We have a lot of open discussions on the subject of list questions - at least five of them. One conclusion I can draw from analyzing them is that we don't have a conclusion. There seems to be a faint consensus that there is an "acceptable" kind of list, at least within recommendations. But this consensus is very undefined - we don't have anything to measure against except our own opinions. Yes, we are driven by the community and each individual is free to judge these things on their own calls. But a successful system of community moderation involves an actual, concrete substance for us to make our judgment calls off of.
So I think it is time that we started to define the scope of what makes an "acceptable" list. I have selected 7 random questions, and abstracted them to the very essence of what they are a list of. Some are open, some are closed, some are subjective while some are objective.
- Questions asking to list specific personal experience in gaming
- Questions asking to list games according to specific mechanical criteria
- Questions asking to list specific kinds of features in one or more games
- Questions asking to list components used for a specific purpose in the gaming craft
- Questions asking to list strategies used in a specific facet of high level play
- Questions asking to list modifications to a specific game with a specific goal
- Questions asking to list games that are like another game
The goal here is not to judge each of these individual questions as to whether they should be open or closed (but feel free to add that to your answer). The goal is to assess what kinds of lists we have been receiving, and perhaps might receive, and determine what we are and/or should be using to call judgment on these. Use these questions to understand the many different angles that list questions can take - understand what components and varieties of lists exist, what arguments there are to support them, and what arguments there are to fight against them. Attack the very essence - see that essence and see if it can be salvaged. And determine why it is that it may not be able to be salvaged.
We are suffering a lot of inconsistency in what judgment calls are being made because people are observing the scope differently in different posts. For example, on the topic of recommendations, how much narrower of a scope does "being like another game" compare to "being of this genre"? We have one open recommendation asking for games like a certain train simulation game - the essence of the question asking for train simulation (which is naught but a subgenre of transport simulations), yet we close a question asking for tile-based tactics games on a specific platform. We strike down subjective questions about tools and experiences, but allow subjective questions that are naught but shopping recommendations. What is it that makes some lists more valuable than others?
These contradictions we keep making, in letting some lists live while others of basically equivalent scope are harshly struck down, is really leaving holes in our site. Stack Overflow has a huge problem with grandfathered questions which, under the new concept, would not survive minutes. Let's not revive that problem here. If we want to allow list questions, we need to define clear, understandable criteria as to what defines an acceptable list. And whatever conclusion we come to, we need to enforce it, retroactively, and close all questions which do not meet the requirements.

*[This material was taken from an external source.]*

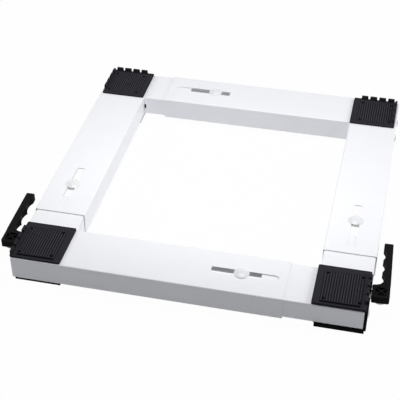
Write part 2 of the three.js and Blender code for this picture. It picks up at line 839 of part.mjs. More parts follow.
// Four triangular pockets in the top of the hub leave two crossing ribs
function hubPockets(top) {
  const inner = -hub_inner + pocket_rim;
  const outer = hub_outer - pocket_rim;
  const near = -hub_front + pocket_rim;
  const far = hub_back - pocket_rim;
  const mid_x = (inner + outer) / 2;
  const mid_y = (near + far) / 2;
  const triangles = [
    [[inner + pocket_rib, near], [outer - pocket_rib, near], [mid_x, mid_y - pocket_rib]],
    [[inner + pocket_rib, far], [outer - pocket_rib, far], [mid_x, mid_y + pocket_rib]],
    [[inner, near + pocket_rib], [inner, far - pocket_rib], [mid_x - pocket_rib, mid_y]],
    [[outer, near + pocket_rib], [outer, far - pocket_rib], [mid_x + pocket_rib, mid_y]],
  ];
  return triangles.map((points) => ({ points: outline(points), z: [top - pocket_depth, top + overrun] }));
}

// The handle's frame runs outwards and to the back, with its origin on the hinge
function handleGeometry(side) {
  const frame = { along: side > 0 ? right : left, across: back };
  const top = handle_bottom + handle_thickness;
  const shift = (points) => points.map((point) => point.clone().add(new THREE.Vector2(0, pivot_forward)));
  const body = plate(frame, shift(handleOutline()), [handle_bottom, top]);
  const pockets = hubPockets(top).map(({ points, z }) => plate(frame, shift(points), z));
  const bore = post(new THREE.Vector3(), pin_diameter + pin_fit,
    [handle_bottom - overrun, handle_bottom + pin_depth + touch_gap], 12);
  return shaped([body], [...pockets, bore]);
}

function bracketGeometry(side) {
  const frame = corners[side > 0 ? 'front_right' : 'front_left'];
  const half = bracket_width / 2;
  const heights = [bracket_bottom, bracket_top];
  const eye_sides = 20;
  const eye = post(spot(frame, -handle_side_reach, handle_end_inset - pivot_forward, 0),
    2 * bracket_eye_radius, heights, eye_sides);
  const tongue = block(frame, [-handle_side_reach, bracket_reach],
    [bracket_centre - half, bracket_centre + half], heights);
  const hole = post(spot(frame, -handle_side_reach, handle_end_inset - pivot_forward, 0),
    pin_diameter + pin_fit, [bracket_bottom - overrun, bracket_top + overrun], 12);
  return shaped([eye, tongue], [hole]);
}

// A rivet pin that hangs its head under the bracket
function pinGeometry() {
  const head = pin_head_diameter / 2;
  const shank = pin_diameter / 2;
  const low = bracket_bottom - touch_gap;
  const profile = [
    [0, low - pin_head_height],
    [head - pin_head_height / 2, low - pin_head_height],
    [head, low - pin_head_height / 2],
    [head, low],
    [shank, low],
    [shank, handle_bottom + pin_depth],
    [0, handle_bottom + pin_depth],
  ];
  const sides = 12;
  return turned(profile, sides);
}

// Placing the pieces: one group for each body that moves on its own
const group = new THREE.Group();

function seatAt(parent, origin) {
  const seat = new THREE.Group();
  seat.position.copy(origin);
  parent.add(seat);
  return seat;
}

const bodies = {};
for (const corner of Object.keys(corners)) {
  bodies[corner] = new THREE.Group();
  group.add(bodies[corner]);
}

function addCorner(corner, cap_seat, housing, head_face, inner_face) {
  const frame = corners[corner];
  const seat = seatAt(bodies[corner], frame.origin);
  seat.add(named(`cap_${corner}`, capGeometry(frame, cap_seat), materials.charcoal_plastic));
  seat.add(named(`mat_${corner}`, matGeometry(frame), materials.black_rubber));
  seat.add(named(`housing_${corner}`, housing, materials.black_plastic));
  let roller = 0;
  [axle_end_inset, axle_end_inset + axle_spacing].forEach((v, index) => {
    const start = head_face - touch_gap;
    const length = inner_face - axle_tail_wall - touch_gap - start;
    const axle = named(`axle_${corner}_${index + 1}`, axleGeometry(length), materials.zinc_steel);
    axle.position.copy(spot(frame, start, v, roller_radius));
    axle.rotation.z = frame.side * Math.PI / 2;
    seat.add(axle);
    for (const shift of [-1, 1]) {
      roller += 1;
      const place = row_centre + shift * (housing_web / 2 + bay_width / 2);
      const wheel = named(`roller_${corner}_${roller}`, rollerGeometry(), materials.grey_nylon);
      const hub = new THREE.Group();
      hub.position.copy(spot(frame, place, v, roller_radius));
      hub.rotation.z = Math.PI / 2;
      hub.add(wheel);
      seat.add(hub);
    }
  });
}

const side_sleeve_inside = insideWidth(through_sleeve).map((a) => a - arm_proud);
addCorner('front_left', arm_top, frontLeftHousing(), housing_outer_inset, housing_inner_reach);
addCorner('front_right', inner_top, frontRightHousing(), -end_plate_proud, housing_inner_reach);
addCorner('back_left', arm_top, backHousing(corners.back_left, through_inner), -arm_proud,
  side_sleeve_inside[1]);
addCorner('back_right', arm_top, backHousing(corners.back_right, through_sleeve), -arm_proud,
  side_sleeve_inside[1]);

// Each channel belongs to the corner that it is fixed to
const left_sleeve = sideSleeve(arms.left, corners.back_left, left_mouth, through_inner);
const right_sleeve = sideSleeve(arms.right, corners.back_right, right_mouth, through_sleeve);
const channels = [
  ['sleeve_front', 'front_left', 'front', frontSleeve()],
  ['inner_front', 'front_right', 'front', frontInner()],
  ['sleeve_back', 'back_right', 'back', backSleeve()],
  ['inner_back', 'back_left', 'back', backInner()],
  ['sleeve_left', 'back_left', 'left', left_sleeve],
  ['inner_left', 'front_left', 'left', sideInner(arms.left, corners.front_left, left_mouth)],
  ['sleeve_right', 'back_right', 'right', right_sleeve],
  ['inner_right', 'front_right', 'right', sideInner(arms.right, corners.front_right, right_mouth)],
];
for (const [name, body, arm, geometry] of channels) {
  seatAt(bodies[body], arms[arm].origin).add(named(name, geometry, materials.white_steel));
}

// Clamps: a bolt down through both slots of each arm, and a nut below the inner channel
const clamps = [
  ['front', front_mouth - front_bolt_inset],
  ['back', back_mouth - back_bolt_inset],
  ['left', left_mouth - left_bolt_inset],
  ['right', right_mouth - right_bolt_inset],
];
for (const [arm, station] of clamps) {
  const frame = arms[arm];
  const seat = seatAt(group, frame.origin.clone().add(spot(frame, station, frame.slot_across, 0)));
  const bolt = named(`clamp_bolt_${arm}`, boltGeometry(), materials.white_bolt);
  bolt.position.z = arm_top + touch_gap;
  bolt.rotation.x = Math.PI / 2;
  const nut = named(`clamp_nut_${arm}`, nutGeometry(), materials.zinc_steel);
  nut.position.z = inner_top - sheet - touch_gap;
  seat.add(bolt, nut);
}

// Handles, each turned a little on its hinge as it stands at rest
for (const [side, hand, turn] of [[-1, 'left', left_handle_turn], [1, 'right', right_handle_turn]]) {
  const corner = `front_${hand}`;
  const frame = corners[corner];
  const hinge = seatAt(group, frame.origin.clone().add(
    spot(frame, -handle_side_reach, handle_end_inset - pivot_forward, 0)));
  const handle = named(`handle_${hand}`, handleGeometry(side), materials.black_plastic);
  handle.rotation.z = turn * Math.PI / 180;
  hinge.add(handle);
  const bracket_seat = seatAt(bodies[corner], frame.origin);
  bracket_seat.add(named(`handle_bracket_${hand}`, bracketGeometry(side), materials.white_steel));
  const pin_seat = seatAt(bodies[corner], hinge.position);
  const pin = named(`handle_pin_${hand}`, pinGeometry(), materials.zinc_steel);
  pin.rotation.x = Math.PI / 2;
  pin_seat.add(pin);
}

// The origin is under the middle of the whole base, on the floor
const span = new THREE.Box3().setFromObject(group);
const middle = span.getCenter(new THREE.Vector3());
group.position.set(-middle.x, -middle.y, 0);

export default group;
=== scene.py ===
# %% [markdown]
# A roller base carries a washing machine so that it can be pulled out from the wall. Four corner
# units stand on nylon rollers, and four arms of folded steel join them. The model already gives
# each piece its true size and place, so this lesson is about edges, finishes and light. Each piece
# is made again with soft edges and small details, and takes the place of the plain one.

# %% Load the model
import json
from math import acos, cos, degrees, pi, radians, sin

import bmesh
import bpy
from mathutils import Matrix, Vector


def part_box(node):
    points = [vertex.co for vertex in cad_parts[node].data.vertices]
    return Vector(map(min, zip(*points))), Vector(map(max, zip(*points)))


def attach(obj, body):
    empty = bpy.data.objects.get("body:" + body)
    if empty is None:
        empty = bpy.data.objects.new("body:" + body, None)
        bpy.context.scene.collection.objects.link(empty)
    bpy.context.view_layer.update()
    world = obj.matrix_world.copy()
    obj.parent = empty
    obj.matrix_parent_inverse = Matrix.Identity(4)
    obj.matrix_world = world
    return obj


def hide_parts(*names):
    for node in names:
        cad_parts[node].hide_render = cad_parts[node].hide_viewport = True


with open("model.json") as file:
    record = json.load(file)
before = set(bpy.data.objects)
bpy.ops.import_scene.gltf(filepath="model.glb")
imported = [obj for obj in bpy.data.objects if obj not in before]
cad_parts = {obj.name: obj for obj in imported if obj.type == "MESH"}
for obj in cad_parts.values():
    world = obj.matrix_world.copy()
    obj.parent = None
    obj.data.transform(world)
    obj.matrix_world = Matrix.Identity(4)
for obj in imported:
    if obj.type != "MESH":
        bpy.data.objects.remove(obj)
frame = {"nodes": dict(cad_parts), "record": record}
scene = bpy.context.scene
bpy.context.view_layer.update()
mm = 0.001

# %% [markdown]
# Colours are written as hex values, as they read on a screen. Cycles works in linear light, so one
# function turns them. Another adds a node with its settings and what feeds its sockets.

# %% Colours and nodes
def linear(hex_colour):
    channels = [int(hex_colour[place:place + 2], 16) / 255 for place in (1, 3, 5)]
    turned = [c / 12.92 if c <= 0.04045 else ((c + 0.055) / 1.055) ** 2.4 for c in channels]
    return (*turned, 1.0)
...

We are 13 days into our Beta - we have been wandering practically blind for almost 2 weeks. Let us start to instate some rules to actually work off of. Please commit your opinions - this community needs to decide what it wants to be, and what it does not want to be. Think about what questions you allow in your definitions, and what our site becomes when these questions are incorporated. Think about what motivation we want people to have when they come to visit this site - what are the answers that people will be seeking.
A question on the parent site recently received some close votes with a reasoning of "Way too limited in scope". People can't ask questions that are too wide in scope, yet when they try to narrow the scope we are also blocking them. We are sending horribly mixed signals and making new users jump through really stupid hoops right now. This is going to kill this site if such a thing continues. This is why it is very important that we start to work harder in identifying what this scope is. It needs to be something that, when a user reads our FAQ, they can look at their question and 95% of the time know very clearly whether their question belongs or not.